Africa

Il percorso proposto espone reperti attribuibili ad alcune culture tradizionali del Continente africano, offrendo ai visitatori la possibilità di compiere un viaggio virtuale in luoghi lontani.
E’ necessario premettere che, pur trattandosi di reperti particolarmente significativi, ogni singolo oggetto è forzatamente privo di ogni altro complemento. Perfino le bellissime maschere, senza i costumi dai vivaci colori, gli oggetti rituali, le musiche, i canti, l’ambiente e ogni altro elemento cerimoniale, non rendono che una pallida idea della effettiva ritualità.

All’ingresso, l’attenzione è catturata dai 2 grandi Tamburi Yoruba e dalla Grande Maschera Dogon, lunga oltre più di quattro metri, che accolgono i visitatori permettendo loro di cogliere immediatamente la portata dell’esposizione. Le prime vetrine riguardano culture estinte venute alla luce grazie a scavi archeologici.
Tra i reperti più significativi le figurette Sao e Nok, rappresentanti le più antiche raffigurazioni plastiche dell’Africa Nera risalenti a partire dal V sec. a.C.. I reperti fittili della cultura Djennè, datati dal XII al XVII sec. d.C., rappresentano per lo più personaggi di elevato lignaggio, evidenziato dalla presenza di ornamenti, abbigliamento e armi. I tratti tipicamente negroidi ben definiti e l’atteggiamento altamente espressivo denunciano l’elevata qualità artistica. Pregevoli anche i reperti fittili della cultura Akan Ashanti. Sono aristocratici volti femminili che rispecchiano la società matriarcale Akan. Particolarissimo l’esemplare dal viso completamente piatto e dal corpo a cilindro, che ricorda in maniera impressionante gli specchi egizi del Nuovo Impero e, al tempo stesso, è di sorprendente modernità.

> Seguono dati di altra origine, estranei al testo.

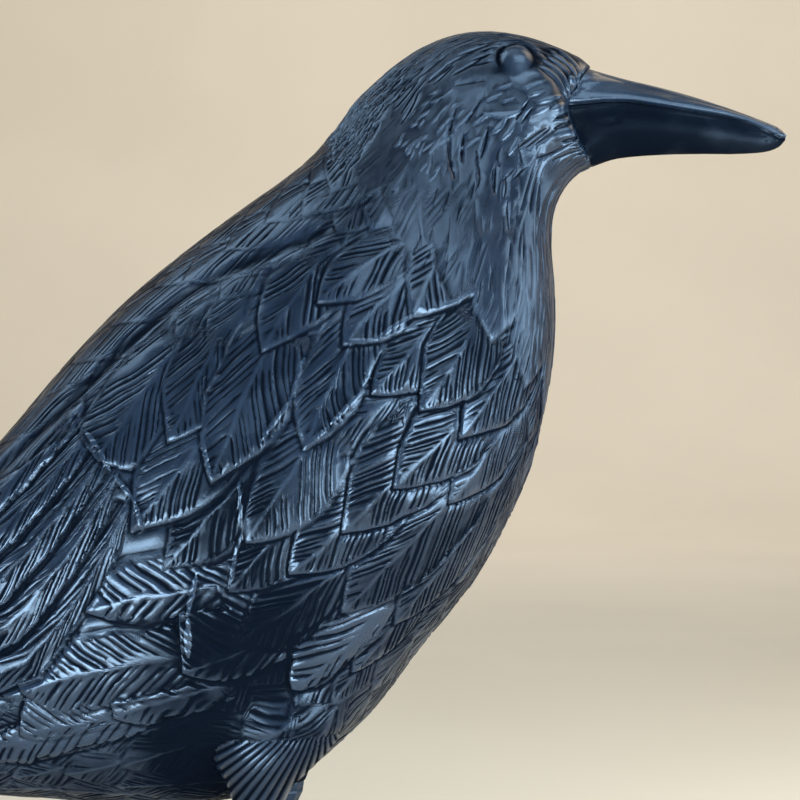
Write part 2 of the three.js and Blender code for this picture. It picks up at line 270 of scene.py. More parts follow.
@dataclass(frozen=True)
class Feather:
    """One carved feather. Its tip is at a place of the skin and it runs forward from there."""

    place: float
    share: float
    length: float
    upper: float
    lower: float
    point: float
    twist: float = 0.0
    bend: float = 0.0
    roundness: float = 1.6
    base: float = 0.0
    lift: float = 0.7 * MM
    camber: float = 0.35 * MM
    slope: float = 0.5 * MM
    margin: float = 0.1 * MM
    ragged: float = 0.9 * MM
    sparse: float = 0.08
    groove: float = 0.8 * MM
    groove_width: float = 0.5 * MM
    quill: float = 0.15 * MM
    barb_pitch: float = 1.2 * MM
    barb_depth: float = 0.36 * MM
    upper_angle: float = 27.0
    lower_angle: float = 29.0
    barb_start: float = 0.0
    # How much paler and glossier the feather is made, as rubbed wear and painted highlight.
    shine: float = 0.0


class Style(Enum):
    """How a feather of the side view is carved."""

    SOFT = "edges that run into its neighbours"
    OUTLINED = "a dark groove round it"
    COARSE = "broad open barbs"
    LONG = "broad barbs and a ragged edge"
    COVERT = "an edge that stands off the flank"


@dataclass(frozen=True)
class Leaf:
    """A feather as the side view shows it, in squares and degrees: its tip, quill, half widths and barbs."""

    x: float
    z: float
    lean: float
    length: float
    upper: float
    lower: float
    pitch: float = 4.5
    tip: float = 0.75
    style: Style = Style.SOFT


@dataclass(frozen=True)
class Mark:
    """A stroke as the side view shows it, in squares, degrees and, for its depth, millimetres."""

    x: float
    z: float
    lean: float
    length: float
    width: float
    height: float
    bend: float = 0.0


@dataclass(frozen=True)
class StrokeField:
    """A stretch of the skin that is filled with staggered strokes."""

    first: float
    last: float
    top: float
    bottom: float
    apart: float
    pace: float
    length: float
    width: float
    depth: float
    stray: float = 6.0
    twist: float = 0.0
    bend: float = 0.05


@dataclass(frozen=True)
class Patch:
    """The part of the net round a feather or stroke, with its own measures."""

    rows: slice
    columns: slice
    along: Array
    across: Array


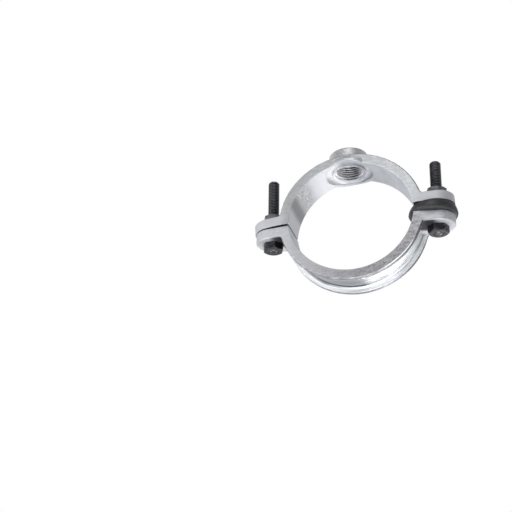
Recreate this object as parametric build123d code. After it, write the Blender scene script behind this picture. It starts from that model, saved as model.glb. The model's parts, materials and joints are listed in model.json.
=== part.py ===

Accanto a queste terracotte, appaiono rare realizzazioni in steatite e un oggetto ligneo, eccezionalmente conservato, di figura equestre di Nommo Dogon, il mitico eroe fondatore che rubò il fuoco al cielo e lo donò agli uomini per realizzare armi e strumenti agricoli, ma anche oggetti rituali, essendo egli mediatore tra il divino e gli umani, tra i vivi e i defunti.
Molto rara è l’insegna di comando in lega di rame, che rappresenta due cavalieri Soninke. Il binomio uomo-cavallo è spesso associato al prestigio e al potere regale.
Sulla parete si nota la maschera funeraria kanaga, usata dai Dogon nei riti che accompagnano le anime dei defunti e impediscono loro di tornare per danneggiare il villaggio.